6 thoughts on “Why Angkor Kingdom Collapsed and Modern Cambodian Corruption”

  1. The problem of how to let people see wonderful sites like the Angkor Wat, yet keep them it a preserved condition is common around the world. If travellers respected the areas they visited and considered the many others who would like to see these places then the task would be easy. But many tourists and locals only want to grab a piece of history to either sell on or lock away hidden.

    Great site by the way, just found you 🙂

  2. I made a trip out to Siem Reap in Spring of 2006. Truly one of the most breathtaking expansive structures I’ve laid my eyes on. I would advise going very early in the day as there are less people and it’s not as hot.

    I went at 6am with my girlfriend to see the sunrise. Quite a memory.

  3. Its a complex issue, and you need to also take into considertion that Cambodia has a right to its share of tourist dollars, same as any other country. This is like telling Brazil not to cut down the rain forests while the Western World doesn’t have any forests of its own left to cut down. Has to be some way to help Cambodia keep the tourists, while preserving the heritage at the same time.

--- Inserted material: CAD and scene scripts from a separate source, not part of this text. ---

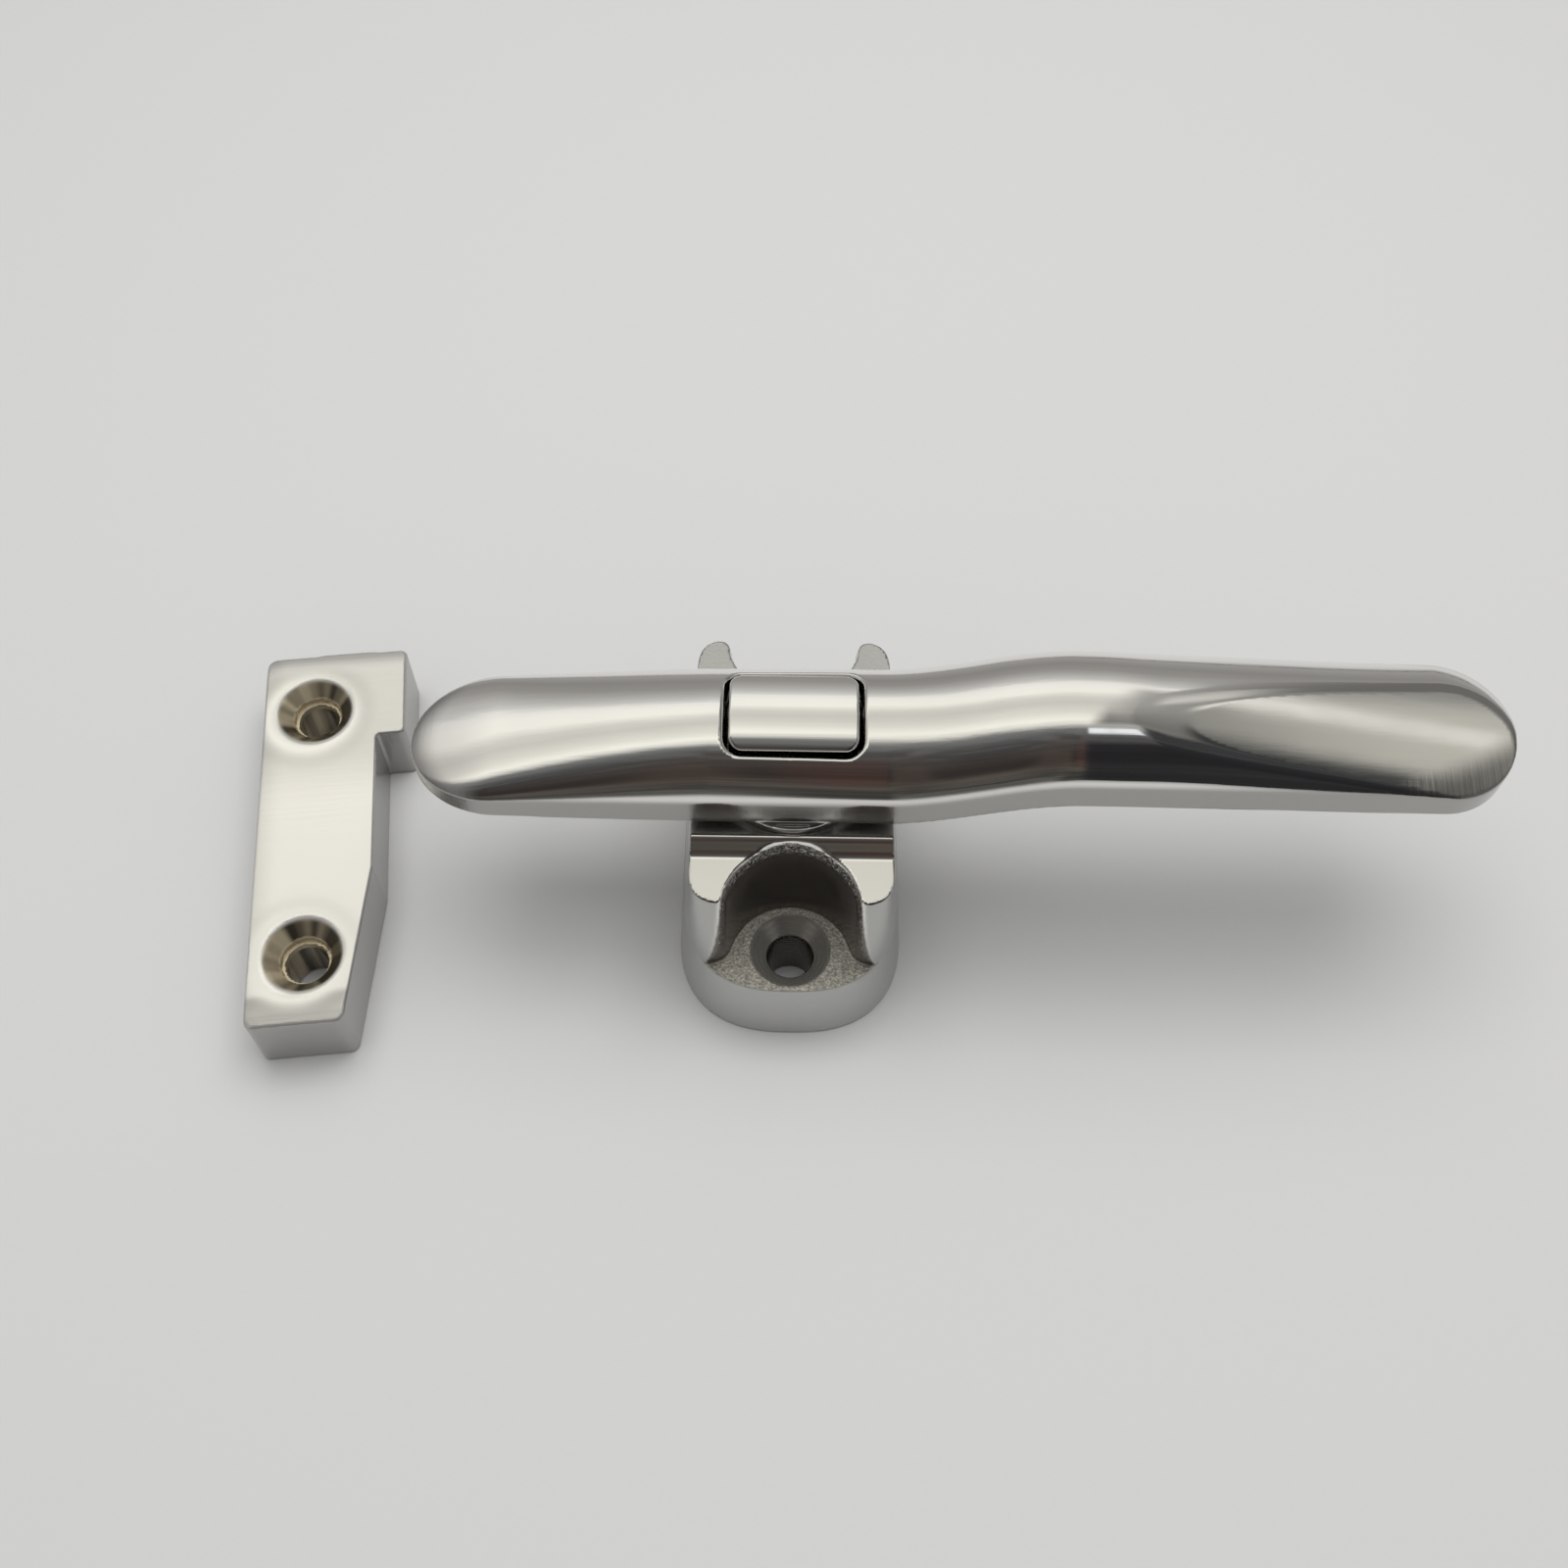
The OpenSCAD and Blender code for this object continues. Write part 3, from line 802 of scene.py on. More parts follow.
@dataclass(frozen=True)
class TurnedMetal:
    """A lathe-turned or drawn metal, with fine rings round the pivot.

    Args:
        name: The material's name.
        tint: Colour of the metal.
        dull: Roughness.
        pitch: Rings per metre.
    """

    name: str
    tint: Colour
    dull: float = 0.26
    pitch: float = 700.0

    def build(self) -> bpy.types.Material:
        """Makes the finish.

        Returns:
            The material.
        """
        material, bench = blank_material(self.name)
        rings = bench.tool_lines(ToolLines.RINGS, self.pitch, bend=0.8, detail=2.0)
        cloud = bench.cloud(90.0)
        dull = self.dull + 0.1 * cloud + 0.05 * rings
        tint = bench.blend(cloud.between(0.3, 0.8), self.tint, dimmed(self.tint, 0.86))
        bump = bench.bump(rings, strength=0.15, distance=0.0001)
        close_surface(bench, {"Base Color": tint, "Metallic": 1.0, "Roughness": dull, "Normal": bump})
        return material


@dataclass(frozen=True)
class Acetal:
    """The white bearing plastic of the thrust washer.

    Args:
        name: The material's name.
        tint: Colour of the plastic.
        shade_tint: Its colour where it is a little darker.
    """

    name: str = "acetal_washer"
    tint: Colour = (0.86, 0.86, 0.83)
    shade_tint: Colour = (0.80, 0.80, 0.76)

    def build(self) -> bpy.types.Material:
        """Makes the finish.

        Returns:
            The material.
        """
        material, bench = blank_material(self.name)
        cloud = bench.cloud(300.0)
        tint = bench.blend(cloud.between(0.35, 0.7), self.tint, self.shade_tint)
        bump = bench.bump(cloud, strength=0.1, distance=0.0001)
        close_surface(bench, {"Base Color": tint, "Roughness": 0.38 + 0.1 * cloud, "Normal": bump})
        return material


def dress(piece: bpy.types.Object, material: bpy.types.Material) -> None:
    """Gives a piece this material and no other."""
    piece.data.materials.clear()
    piece.data.materials.append(material)


def seat(piece: bpy.types.Object, body: Body, slot: Slot, *nodes: str) -> None:
    """Hands a finished piece to the frame.

    Args:
        piece: The piece, with its place in its mesh.
        body: The body that it rides on.
        slot: The record's slot of its finish. Not used.
        nodes: The nodes that it stands for.
    """
    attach(piece, body.value)
    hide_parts(*nodes)
    LOG.info("%s: %d faces, rides on %s", piece.name, len(piece.data.polygons), body.value)


# The lever


@dataclass
class LeverHandle:
    """The cast lever: an arched hub, a flatter nose, and a bent grip with a ground facet.

    Sizes are in millimetres and angles in degrees. In all castings a name that ends in w is a width, in h a
    height over what lies below, in z a height over the door, in r a radius and in d a diameter. One that ends
    in power is an exponent. Each pair on the lean is where it changes and over what length.
    """

    hub_w: float = 23.0
    nose_w: float = 21.4
    grip_w: float = 22.8
    side_h: float = 4.9
    nose_side_h: float = 3.3
    crown_h: float = 6.5
    nose_crown_h: float = 0.8
    grip_crown_h: float = 2.8
    nose_reach: float = 56.3
    grip_reach: float = 103.8
    nose_cap: float = 13.0
    grip_cap: float = 11.0
    nose_power: float = 1.3
    grip_power: float = 1.6
    round_arch: float = 0.5
    sloped_arch: float = 0.8
    arch_ease: float = 0.1
    arch_span: float = 0.905
    crown_blend: float = 0.3
    least_narrowing: float = 0.02
    bend_start: float = 13.0
    bend_len: float = 28.0
    bend_rise: float = 5.6
    grip_fall: float = 0.9
    facet_fall: float = 7.0
    facet_tilt: float = 10.0
    facet_start: float = 55.0
    facet_bulge: float = 0.003
    lean: float = 1.5
    lean_grows: Pair = (-14.0, 28.0)
    lean_fades: tuple[Pair, ...] = ((28.0, 12.0), (44.0, 10.0))
    hub_half: float = 12.05
    boss_z: float = 33.13
    under_z: float = 34.53
    boss_d: float = 25.2
    boss_half_h: float = 0.9
    window: Pair = (20.1, 14.2)
    window_r: float = 2.7
    window_y: float = 0.9
    floor_z: float = 38.13
    head_r: float = 6.12
    head_h: float = 1.5
    neck_side: float = 10.04
    lower_edge_r: float = 0.4
    rim_r: float = 0.7
    facet_edge_r: float = 0.4
    boss_edge_r: float = 0.3
    boss_fillet_r: float = 0.35
    floor_edge_r: float = 0.4
    works_edge_r: float = 0.1
    net_half_w: float = 12.7
    net_top_z: float = 51.6
    cell: float = 0.4

    def to_nose(self, x: Array) -> Array:
        """0 on the hub and 1 at the nose's tip."""
        return clamp01((-self.hub_half - x) / (self.nose_reach - self.hub_half)) ** self.nose_power

    def to_grip(self, x: Array) -> Array:
        """0 before the bend and 1 after it."""
        return ease((x - self.bend_start) / self.bend_len)

    def to_end(self, x: Array) -> Array:
        """0 where the bend ends and 1 at the grip's end."""
        bend_end = self.bend_start + self.bend_len
        return clamp01((x - bend_end) / (self.grip_reach - bend_end))

    def underside(self, x: Array) -> Array:
        """Height of the handle's underside."""
        return self.under_z + self.bend_rise * self.to_grip(x) - self.grip_fall * ease(self.to_end(x))

    def side_top(self, x: Array) -> Array:
        """Height where the side wall turns into the crown."""
        return self.underside(x) + mix(self.side_h, self.nose_side_h, self.to_nose(x))

    def crown_rise(self, x: Array) -> Array:
        """Rise of the crown over the side walls.

        Args:
            x: Places along the lever.

        Returns:
            The rise at each place.
        """
        nose = mix(self.crown_h, self.nose_crown_h, self.to_nose(x))
        grip = mix(self.crown_h, self.grip_crown_h, self.to_end(x) ** self.grip_power)
        return np.where(x < 0, nose, grip)

    def arch(self, x: Array) -> Array:
        """Shape of the crown across: 0.5 is round, 1 has sloping shoulders."""
        share = (np.hypot(self.to_end(x), self.arch_ease) - self.arch_ease) / self.arch_span
        return mix(self.round_arch, self.sloped_arch, share)

    def ridge(self, x: Array) -> Array:
        """How far the crown's ridge leans to the rear, most of all at the bend.

        Args:
            x: Places along the lever.

        Returns:
            The lean at each place.
        """
        start, length = self.lean_grows
        fade = sum(0.5 * ease((x - at) / over) for at, over in self.lean_fades)
        return self.lean * ease((x - start) / length) * (1.0 - fade)

    def skin(self, x: Array, y: Array, z: Array) -> Array:
        """Side walls, round ends and crown in one field, not yet evened.

        Args:
            x: Places along the lever.
            y: Places across it.
            z: Heights.

        Returns:
            The field, negative inside.
        """
        nose_half, grip_half = (
            mix(self.hub_w, end, t) / 2
            for end, t in ((self.nose_w, self.to_nose(x)), (self.grip_w, self.to_grip(x)))
        )
        half = np.where(x < 0, nose_half, grip_half)
        nose_share = (-x - self.nose_reach + self.nose_cap) / self.nose_cap
        grip_share = (x - self.grip_reach + self.grip_cap) / self.grip_cap
        share = np.maximum(np.where(x < 0, nose_share, grip_share), 0.0)
        narrowing = np.sqrt(np.maximum(1.0 - share**2, self.least_narrowing))
        power = self.arch(x)
        rise = self.crown_rise(x) * narrowing ** (1.0 - 2.0 * power)
        over = z - self.side_top(x)
        climb = 0.5 * (over + np.sqrt(over**2 + self.crown_blend**2)) / rise
        across = y / half
        across = across - self.ridge(x) / half * np.maximum(1.0 - across**2, 0.0)
        return share**2 + across**2 - 1.0 + climb ** (1.0 / power)

    def facet(self, x: Array, y: Array, z: Array) -> Array:
        """Distance over the nearly flat face ground across the grip.

        Args:
            x: Places along the lever.
            y: Places across it.
            z: Heights.

        Returns:
            The distance, negative under the face.
        """
        fall, tilt = math.radians(self.facet_fall), math.radians(self.facet_tilt)
        across = np.array(self.facet_start)
        height = float(self.underside(across) + self.side_h + self.crown_rise(across))
        return (
            (x - self.facet_start) * math.cos(tilt) * math.sin(fall)
            - y * math.sin(tilt)
            + (z - height) * math.cos(tilt) * math.cos(fall)
            + self.facet_bulge * y**2
        )

    def shape(self, x: Array, y: Array, z: Array) -> Array:
        """The whole handle.

        Args:
            x: Places along the lever.
            y: Places across it.
            z: Heights.

        Returns:
            The field, negative inside.
        """
        solid = evened(self.skin)(x, y, z)
        solid = meet(solid, self.facet(x, y, z), self.facet_edge_r)
        solid = meet(solid, self.underside(x) - z, self.lower_edge_r)
        radius = np.hypot(x, y)
        disc = np.abs(z - self.boss_z - self.boss_half_h) - self.boss_half_h
        boss = meet(radius - self.boss_d / 2, disc, self.boss_edge_r)
        solid = join(solid, boss, self.boss_fillet_r)
        window = rounded_box(x, y - self.window_y, self.window, self.window_r)
        pocket = meet(window, self.floor_z - z, self.floor_edge_r)
        solid = cut(solid, pocket, self.rim_r)
        head = np.maximum(radius - self.head_r, np.abs(z - self.floor_z) - self.head_h)
        neck = np.maximum(np.maximum(np.abs(x), np.abs(y)) - self.neck_side / 2, z - self.floor_z)
        return cut(solid, np.minimum(head, neck), self.works_edge_r)

    def ground_mark(self, x: Array, y: Array, z: Array) -> Array:
        """1 on the face ground across the grip."""
        return near(self.facet(x, y, z), 0.03, 0.15)

    def flank_mark(self, x: Array, y: Array, z: Array) -> Array:
        """1 on the side walls below the crown and on the underside, 0 on the bright edge between them.

        Args:
            x: Places along the lever.
            y: Places across it.
            z: Heights.

        Returns:
            The mark at each place.
        """
        over = z - self.underside(x)
        below_crown = 1.0 - ease((z - self.side_top(x) - 0.1) / 1.1)
        over_edge = ease((over - 0.1) / 0.35)
        under = 1.0 - ease((over - 0.01) / 0.04)
        return np.maximum(below_crown * over_edge, under)

    def build(self) -> None:
        """Makes the handle and seats it."""
        low = (-self.nose_reach, -self.net_half_w, self.boss_z)
        high = (self.grip_reach, self.net_half_w, self.net_top_z)
        marks = {"flank": self.flank_mark, "ground": self.ground_mark}
        piece = Casting("lever_handle", self.shape, low, high, self.cell, marks).build()
        dress(piece, PolishedSteel("lever_polish").build())
        seat(piece, Body.LEVER, Slot.POLISHED, "handle")


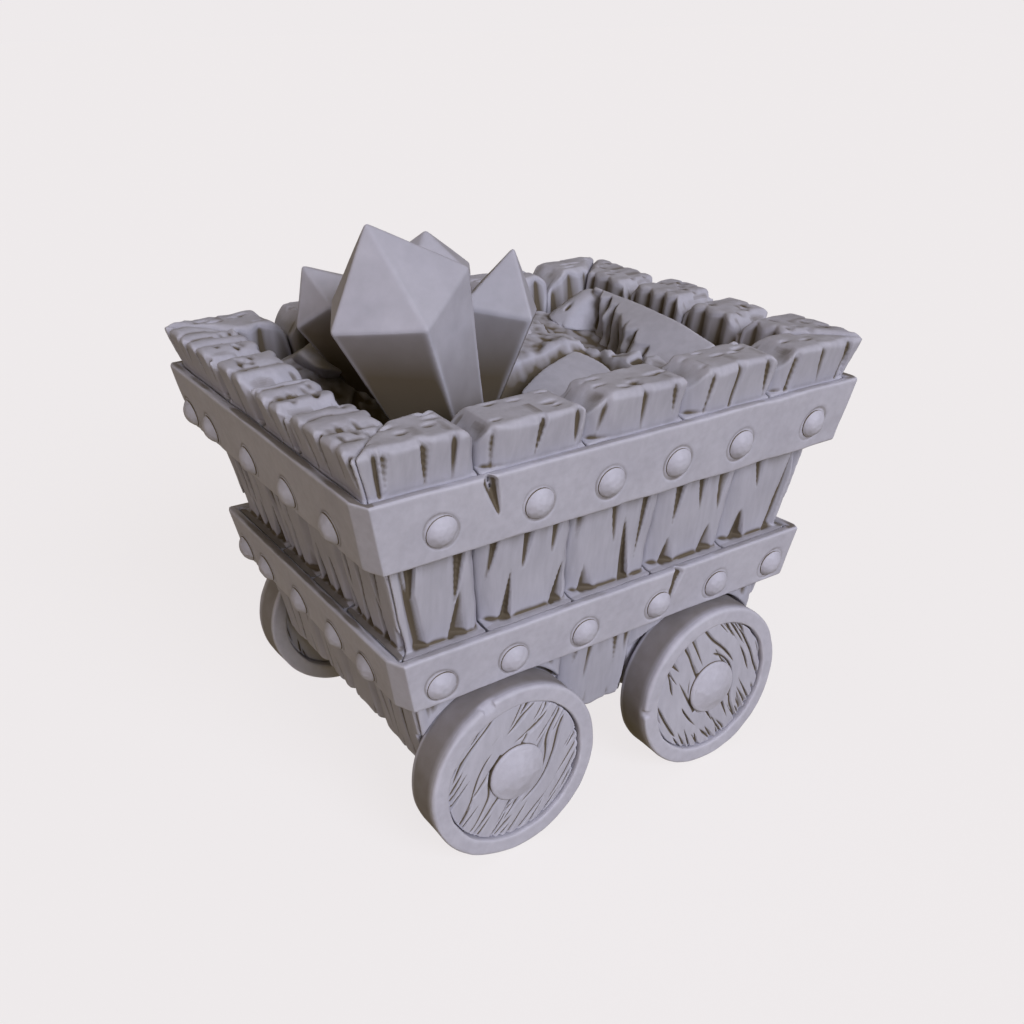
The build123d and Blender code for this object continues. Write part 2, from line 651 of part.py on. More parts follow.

    EDITOR: Cambodia definitely has a right to Tourism revenue, the problem is that most of it is going to corrupt officials and their corporate cronies

  4. It’s a catch 22 for Cambodia. They need the tourists and their money to maintain the ruins and at the same time the masses of people visiting destroy (unintentionally) it in the long run.

    Maybe one day they will go the same way as China, giving out only a limited amount of visitor passes to the temples.

  5. I have lived in Cambodia in the past 2 or so years. After visiting Angkor Wat last month, I saw a pitiful paradise of the Indian culture (not Khmer at any rate). It would seem that after the whittling down of the Kingdom, nobody in the empire with that kind of civilization was left. What we have is master gangsterism and kleptocracy. Perhaps those people we see driving huge cars on the two main boulevards of PP are descendants of those responsible for the undermined collapse of the brilliant Angkhorian Dynasty. They certainly have the skills to destroy.
    Talking about the revenues collected at the gates of the temples ($20 from foreign visitors and $20 from foreigners permanently living in Cambodia…. (imagine)) goes straight to the pockets of no more than 15 top dogs of CPP. A helicopter flies every evening from Siem Reap to deliver the hard cash. Small wonder a huge ‘home’ is coming up near the Independence monument, along Hun Sen Park belonging to one man by the same name.
    In the meantime, Khmers have long gone back to open defecation with no sanitation and are bereft of hope. No one cares about them. The only leadership they see is when they are ordered out of their residences to be dumped 25km away from the city.
    In short, we don’t need to look too much to the past to know why the Angkor Kingdom could not survive. Greed, self aggrandizement, thuggery and all trickery in the book of backward disrepute.